=== SUPPLIED ENTRIES ===

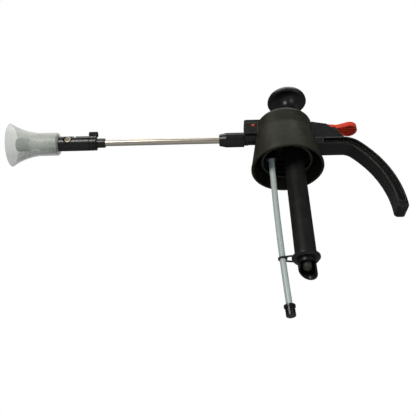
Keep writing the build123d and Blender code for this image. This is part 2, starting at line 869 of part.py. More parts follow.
# ---- thumb valve ----
socket_bottom = ceiling_under - socket_drop
chamber_bottom = tube_seat + chamber_step
insert_radius = valve_radius - 1.9
boss_end = dip_x - valve_radius - 0.8
with BuildPart() as valve_body:
    turn_on_dip(
        (0, socket_bottom),
        (socket_radius, socket_bottom),
        (socket_radius, ceiling_top),
        (valve_radius + valve_shoulder, ceiling_top),
        (valve_radius + valve_shoulder, seat_z),
        (valve_radius, seat_z),
        (valve_radius, valve_top),
        (0, valve_top),
    )
    with BuildSketch(Plane.YZ.offset(dip_x)):
        with Locations((0, lance_z)):
            Circle(boss_radius)
    extrude(amount=boss_end - dip_x)
    turn_on_dip(
        (0, socket_bottom),
        (dip_radius + seat_fit, socket_bottom),
        (dip_radius + seat_fit, tube_seat),
        (dip_radius - dip_wall, tube_seat),
        (dip_radius - dip_wall, chamber_bottom),
        (chamber_radius, chamber_bottom),
        (chamber_radius, seat_z),
        (insert_radius + seat_fit, seat_z),
        (insert_radius + seat_fit, valve_top),
        (0, valve_top),
        mode=Mode.SUBTRACT,
    )
    with BuildSketch(Plane.YZ.offset(dip_x)):
        with Locations((0, lance_z)):
            Circle(port_radius)
    extrude(amount=boss_end - dip_x, mode=Mode.SUBTRACT)
save(valve_body, "valve_body")

seat_radius = 3.0
guide_shoulder = valve_top - 5.0
oring_height = 1.6
with BuildPart() as stem_guide:
    turn_on_dip(
        (seat_radius, seat_z),
        (insert_radius, seat_z),
        (insert_radius, valve_top),
        (valve_radius, valve_top),
        (valve_radius, valve_top + 1.2),
        (stem_radius + stem_clearance, valve_top + 1.2),
        (stem_radius + stem_clearance, guide_shoulder),
        (seat_radius, guide_shoulder),
    )
    with BuildSketch(Plane.YZ.offset(dip_x)):
        with Locations((0, lance_z)):
            Circle(port_radius)
    extrude(amount=-valve_radius, mode=Mode.SUBTRACT)
save(stem_guide, "stem_guide")

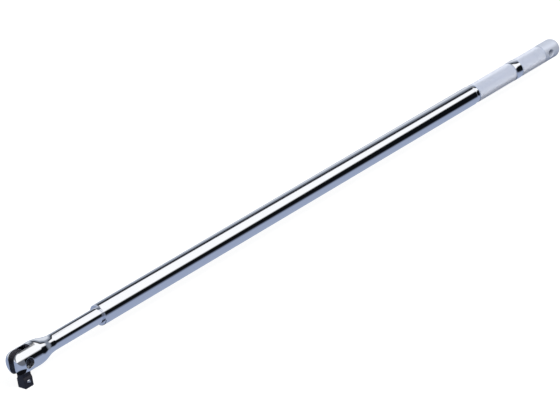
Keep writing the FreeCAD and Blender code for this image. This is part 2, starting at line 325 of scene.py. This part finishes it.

===

* **WHAT THE TASK REQUIRES**:
Repeat every record exactly as written, please.

* **WORKED ANSWER**:
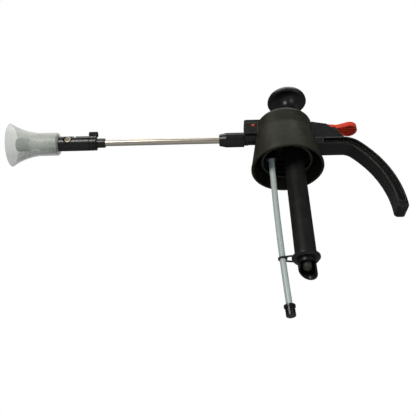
Keep writing the build123d and Blender code for this image. This is part 2, starting at line 869 of part.py. More parts follow.
# ---- thumb valve ----
socket_bottom = ceiling_under - socket_drop
chamber_bottom = tube_seat + chamber_step
insert_radius = valve_radius - 1.9
boss_end = dip_x - valve_radius - 0.8
with BuildPart() as valve_body:
    turn_on_dip(
        (0, socket_bottom),
        (socket_radius, socket_bottom),
        (socket_radius, ceiling_top),
        (valve_radius + valve_shoulder, ceiling_top),
        (valve_radius + valve_shoulder, seat_z),
        (valve_radius, seat_z),
        (valve_radius, valve_top),
        (0, valve_top),
    )
    with BuildSketch(Plane.YZ.offset(dip_x)):
        with Locations((0, lance_z)):
            Circle(boss_radius)
    extrude(amount=boss_end - dip_x)
    turn_on_dip(
        (0, socket_bottom),
        (dip_radius + seat_fit, socket_bottom),
        (dip_radius + seat_fit, tube_seat),
        (dip_radius - dip_wall, tube_seat),
        (dip_radius - dip_wall, chamber_bottom),
        (chamber_radius, chamber_bottom),
        (chamber_radius, seat_z),
        (insert_radius + seat_fit, seat_z),
        (insert_radius + seat_fit, valve_top),
        (0, valve_top),
        mode=Mode.SUBTRACT,
    )
    with BuildSketch(Plane.YZ.offset(dip_x)):
        with Locations((0, lance_z)):
            Circle(port_radius)
    extrude(amount=boss_end - dip_x, mode=Mode.SUBTRACT)
save(valve_body, "valve_body")

seat_radius = 3.0
guide_shoulder = valve_top - 5.0
oring_height = 1.6
with BuildPart() as stem_guide:
    turn_on_dip(
        (seat_radius, seat_z),
        (insert_radius, seat_z),
        (insert_radius, valve_top),
        (valve_radius, valve_top),
        (valve_radius, valve_top + 1.2),
        (stem_radius + stem_clearance, valve_top + 1.2),
        (stem_radius + stem_clearance, guide_shoulder),
        (seat_radius, guide_shoulder),
    )
    with BuildSketch(Plane.YZ.offset(dip_x)):
        with Locations((0, lance_z)):
            Circle(port_radius)
    extrude(amount=-valve_radius, mode=Mode.SUBTRACT)
save(stem_guide, "stem_guide")

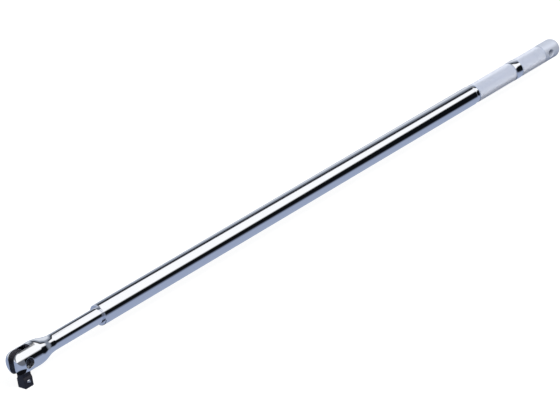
Keep writing the FreeCAD and Blender code for this image. This is part 2, starting at line 325 of scene.py. This part finishes it.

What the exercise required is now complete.